07 SEPTEMBRE 2011 NEWS : Calleville - Paulesti - Jarlshof - Altinkum - Gulf Coast -






 - FRANCE – Calleville - Lors de la construction de l’autoroute A28 entre Rouen et Alençon, un gisement daté du Paléolithique supérieur final a été découvert et fouillé au Buhot. Ce site en bordure de la rivière du Bec est remarquable à plusieurs titres : la rareté des sites de cette période en Haute-Normandie, son excellent état de conservation ainsi que la qualité et l’originalité de l’assemblage lithique découvert (près de 5 000 outils de silex). L’absence des restes de faune est palliée par des études géoachéologique et techno-typologique, laquelle a permis de percevoir les objectifs du débitage. De nombreux remontages et raccords associés à l’analyse des méthodes de taille et des techniques de percussion contribuent à la compréhension des différentes séquences de la chaîne opératoire.

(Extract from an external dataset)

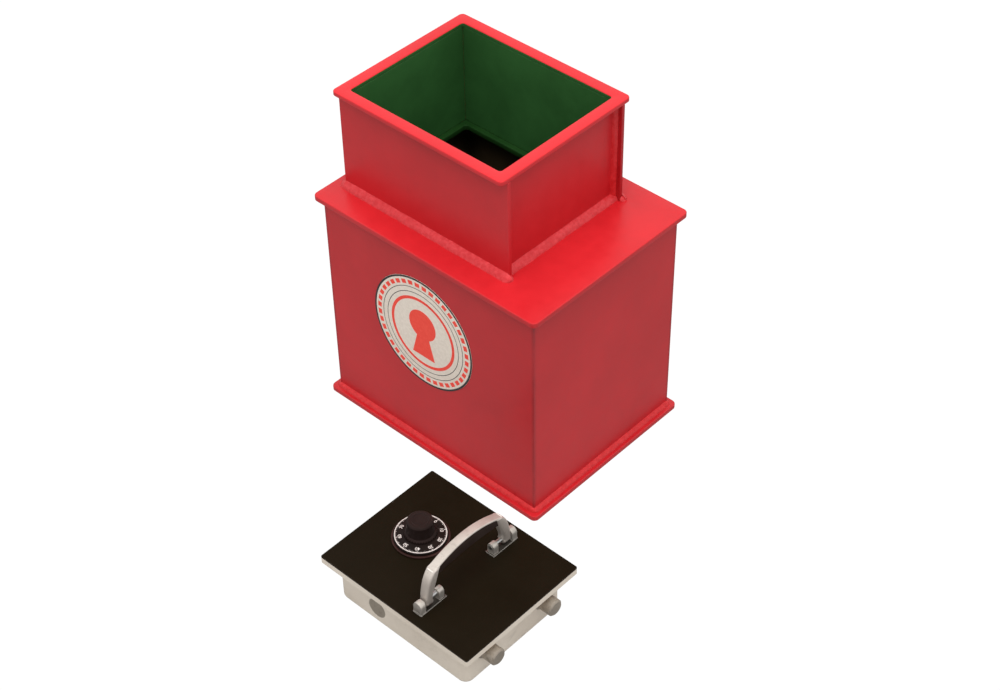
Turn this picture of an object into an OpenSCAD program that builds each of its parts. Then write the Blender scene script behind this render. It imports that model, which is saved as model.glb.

 - ROUMANIE – Paulesti - Two 4,500-year-old tombs and another one aged 1,000 years have been discovered in Paulesti, a few kilometres away from Ploiesti (Prahova County). Inside the 1,000-year-old tomb archeologists found the remains of a human buried in a position similar to Christians and the remains of a horse, making specialists believe the tomb belongs to a member of the Pechenegs, nomadic people that lived in the 10th-11th centuries. Archeologists continue to look for other ancient tombs in the area.


 - ROYAUME UNI –   Jarlshof - A historic site's true purpose may have been revealed - as an Iron Age boozer. Experts believe that 4600 years ago, thirsty natives may have been enjoying a pie and pint at Jarlshof in Shetland. They say the layout of the stone settlement near Sumburgh Head suggests it may be the oldest pub ever found in Britain. And a dozen or so quernstones - for grinding barley - indicate it may have served as both a drinking den and a bakery. Jarlshof, described as "one of the most remarkable archaeological sites ever excavated in the British Isles" was first revealed after a storm in 1890. It contains remains dating from 2500 BC up to the 17th century. Experts including Shetland regional archaeologist Val Turner are in no doubt that - pub or not - there was beer being brewed at Jarlshof in the Iron Age. The building has a house next door which has a large souterrain - which was the equivalent of a Iron Age refrigerator used for storing smoked or salted meats. And during the early Iron Age, the site at Jarlshof was surrounded by crops of barley and emmer, a kind of wheat.


 - TURQUIE –    Altinkum – An amphitheatre  dating back to the Roman period has been unearthed during excavations in the vicinity of Apollon Temple. Bochum University Archaeology Department professor Helga Bumke briefed the press on the latest findings.  Ms Bumke said: “This particular part of the excavations started after the discovery of mention to other structures besides the temple in the tablets. “We already knew about the mention to the temple and sacred road. Last year, we found a big wall here 3 metres deep. “When we carried on with the excavations we found ceramic pieces from the Roman period. We also discovered that the wall, which is probably a terrace wall, runs in a semi-circle and has seating places in front of it. “Therefore we have come to think that this is an amphitheatre, but probably not of great size.” Prof. Bumke said that next year’s excavations would reveal more of the structures and lead to a better understanding of these remains. The excavations finished on August 28 and the excavated places have been covered up for security reasons. 


 - USA – Gulf Coast - Archaeologists who have been required to go along with BP cleanup workers have come across important finds in the wake of the Deepwater Horizon disaster. "They've been finding native American artifacts, fragments of clay pots, animal bones, bone tools," Chip McGimsey, Louisiana State Archaeologist and Director of the state’s Division of Archaeology, told Here and Now. Archaeologists are now exploring historic American sites, ship wreck material, a plantation site that used to exist along the coast, and even a US military fort in the 1830s. Some of the most exciting finds have concern the so-called Gulf Coast mound people. "Everybody tends to think of tribes as just being in their own little area," McGimsey says. What these recent finds suggest, however, is that "along the coast there must have been boats, basically dugout canoes, going east and west through the costal marshes for hundreds if not thousands of years."